Para Matarazzo, o projeto precisa ser votado com tranquilidade e não sob pressão. Ele defende que a votação seja adiada para o segundo semestre. “O projeto não está pronto para ser votado. E principalmente não se pode votar nesse nível de pressão que estão fazendo hoje em dia”, afirmou Matarazzo.
O PSDB se opõe, por exemplo, ao tempo de validade do Plano Diretor. O PT quer 16 anos e os tucanos acham que 10 anos é o ideal. Matarazzo também considera que regularizar áreas invadidas é tema fora de questão. “Não vamos usar o Plano Diretor para regularizar ilegalidades”, afirmou.
O vereador também se opõe à proposta de adoção de gabaritos de oito andares para edifícios nos miolos dos bairros e é contra a flexibilização de usos nas zonas estritamente residenciais.
Já Milton Leite (DEM) apontou dúvidas técnicas como Zeis em área de ecopontos e mananciais. “São coisas simples que precisam ser resolvidas.”

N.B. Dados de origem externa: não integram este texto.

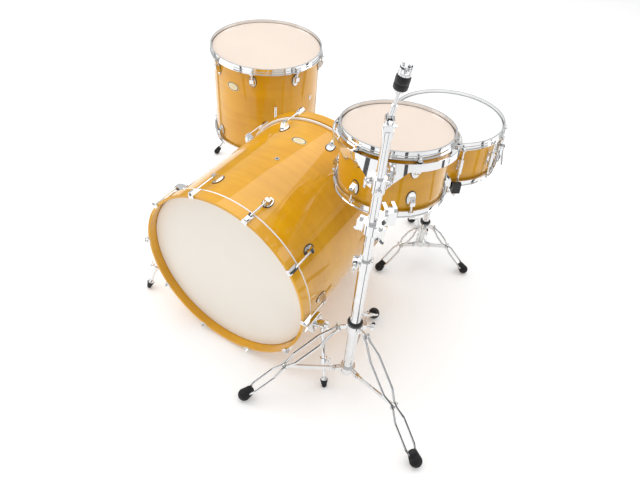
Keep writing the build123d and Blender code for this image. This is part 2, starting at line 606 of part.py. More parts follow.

Ricardo Young (PPS) defendeu o uso do período de recesso para a segunda apreciação das emendas para garantir transparência ao processo de votação. Segundo ele, por mais que a Prefeitura e o MTST pressionem pela aprovação imediata do plano, é preciso haver clareza sobre quais das 330 emendas propostas pelos vereadores foram consolidadas no último substitutivo publicado e como elas fazem avançar na direção do melhor Plano Diretor.